If Dutch water control is interesting to you, also visit the D.F. Wouda Steam Pumping Station not far way. Like Schokland, it’s a UNESCO site and illustrates another piece of the Dutch water-engineering puzzle: the largest steam pumping station ever built. In another part of the Netherlands, the famous UNESCO windmills of Kinderdijk are part of the same past and present struggle. The picturesque rows of windmills were built to power pumps to keep the land dry. They are still operational today to supplement the more modern pumping system if needed.

Tips for visiting Schokland
If you’ll only see the museum, your visit will take an hour or less, though with children it’ll take longer. If you plan to walk or bike ride, put aside more time.
The museum charges a small admission fee, but walking or biking around the island is free, as is parking.
If you want to take a bike ride around the island, you can rent one at the museum. There are also some e-bikes for rent in a kiosk outside. Download the Deelfiets Nederland app ahead of time to take one of those, and make sure to return it to the same place since the app charges based on how long you use it.
The museum is mostly wheelchair accessible. The path around the outdoor parts of the museum is also accessible, though it’s a gravel path with a pretty steep incline at one point. You won’t miss much if you don’t go down there. To see the old harbor and lightkeeper’s house, drive to the parking place at the north of the island, and follow the brick path from there. The same goes for the church ruin at the south of the island: you can park near there and then take a paved path.
While you’re in the area, take a drive to the village of Urk nearby. It was also an island in the Zuiderzee until the creation of the Noordoostpolder. Today, though, it is still a fishing village, now on the coast of the Ijsselmeer. A stroll in this pretty town will give an impression of what the Schokland of a few centuries ago might have been like.
Another pretty town nearby is Kampen, to the south of Schokland. With a history as a Hanseatic League city, it has a beautiful and intact old center.

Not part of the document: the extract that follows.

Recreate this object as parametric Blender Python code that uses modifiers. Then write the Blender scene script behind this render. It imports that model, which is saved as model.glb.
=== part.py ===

Zoom out on the map below of the region around Schokland and you’ll see a range of hotels nearby. Find accommodations in Urk or Kampen – the prettiest towns in the area, in my opinion – or use the map to see what else is available.
Where is Schokland?
The museum’s address is Middelbuurt 3 in Schokland.
Schokland is in the province of Flevoland, about 15 minutes south of the nearest town of any size, Emmeloord. (Emmeloord, by the way, is also the name of one of the former terp villages on Schokland. This newer town was part of the development of the Noordoostpolder.)

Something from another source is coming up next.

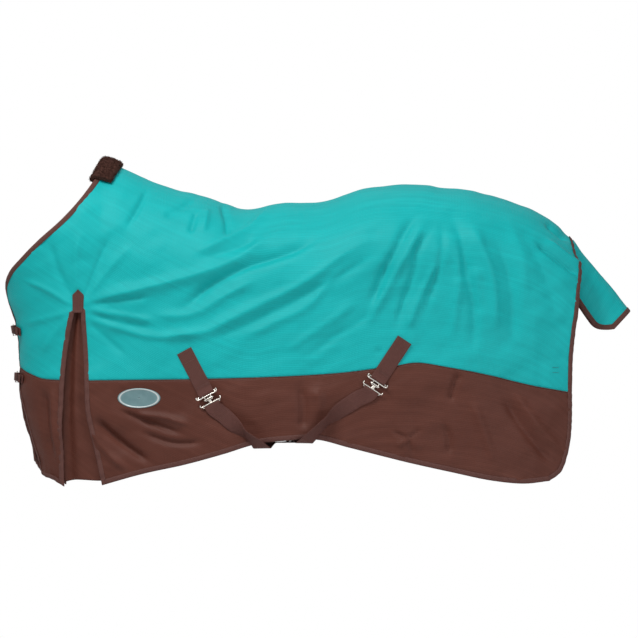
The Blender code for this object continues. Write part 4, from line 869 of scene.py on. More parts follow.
def coons(top, bottom, left, right, down, across):
    # blend of four border curves: top and bottom by the height share, left and right by the width share,
    # less the blend of the corners
    shareU, shareV = np.linspace(0, 1, across + 1), np.linspace(0, 1, down + 1)
    up, low = alongCurve(top, shareU)[None], alongCurve(bottom, shareU)[None]
    west, east = alongCurve(left, shareV)[:, None], alongCurve(right, shareV)[:, None]
    u, v = shareU[None, :, None], shareV[:, None, None]
    corners = ((1 - u) * (1 - v) * up[:, :1] + u * (1 - v) * up[:, -1:] + (1 - u) * v * low[:, :1] + u * v
               * low[:, -1:])
    return (1 - v) * up + v * low + (1 - u) * west + u * east - corners


def sideCloth(side):
    # unrolled positions of one whole side: front, gusset gap and rear blocks in three bands
    flap = flapShares[side]
    fronts = [clothCurve(neckShares), clothCurve(chestShares), clothCurve(flap)]
    lefts = [clothCurve(p) for p in gussetFrontShares]
    rights = [clothCurve(p) for p in gussetRearShares]
    rears = [clothCurve(p) for p in rearShares]
    for line in (fronts[0], lefts[0], rights[0], rears[0]):
        line[0, 1] = 0
    cuts = [0.175, 0.254, 0.280, 0.988]
    spine = []
    for a, b in zip(cuts, cuts[1:]):
        x = (np.linspace(a, b, 60) - rug["originShare"]) * rug["length"]
        line = unroll(x, topLine(x))
        line[:, 1] = 0
        spine.append(line)
    gaps = [np.linspace(lefts[k][-1], rights[k][-1], 9) for k in range(3)]
    lines = [spine, [clothCurve(tabLineShares[0]), gaps[0], clothCurve(tabLineShares[1])],
             [clothCurve(seamShares[0]), gaps[1], clothCurve(seamShares[1])],
             [clothCurve([flap[-1]] + frontHemShares), gaps[2], clothCurve(hemShares)]]
    borders = [fronts, lefts, rights, rears]
    bands = []
    for band in range(3):
        blocks = []
        for block in range(3):
            part = coons(lines[band][block], lines[band + 1][block], borders[block][band],
                         borders[block + 1][band], weave["rows"][band], weave["columns"][block])
            blocks.append(part if block == 0 else part[:, 1:])
        whole = np.concatenate(blocks, axis=1)
        bands.append(whole if band == 0 else whole[1:])
    return np.concatenate(bands, axis=0)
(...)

There is no public transportation to the former island. Bus 141 comes closest, with a stop in Ens, about four kilometers away.
My suggestion, if you’d like to get away from the tourist hordes in Amsterdam and other popular destinations, is to rent a car right from Schiphol Airport. Don’t use it to visit cities, which are intentionally difficult to drive in and where parking is expensive. Instead, see what you want to see outside of the cities by car, then return the car to the airport, and take trains to the cities you want to visit.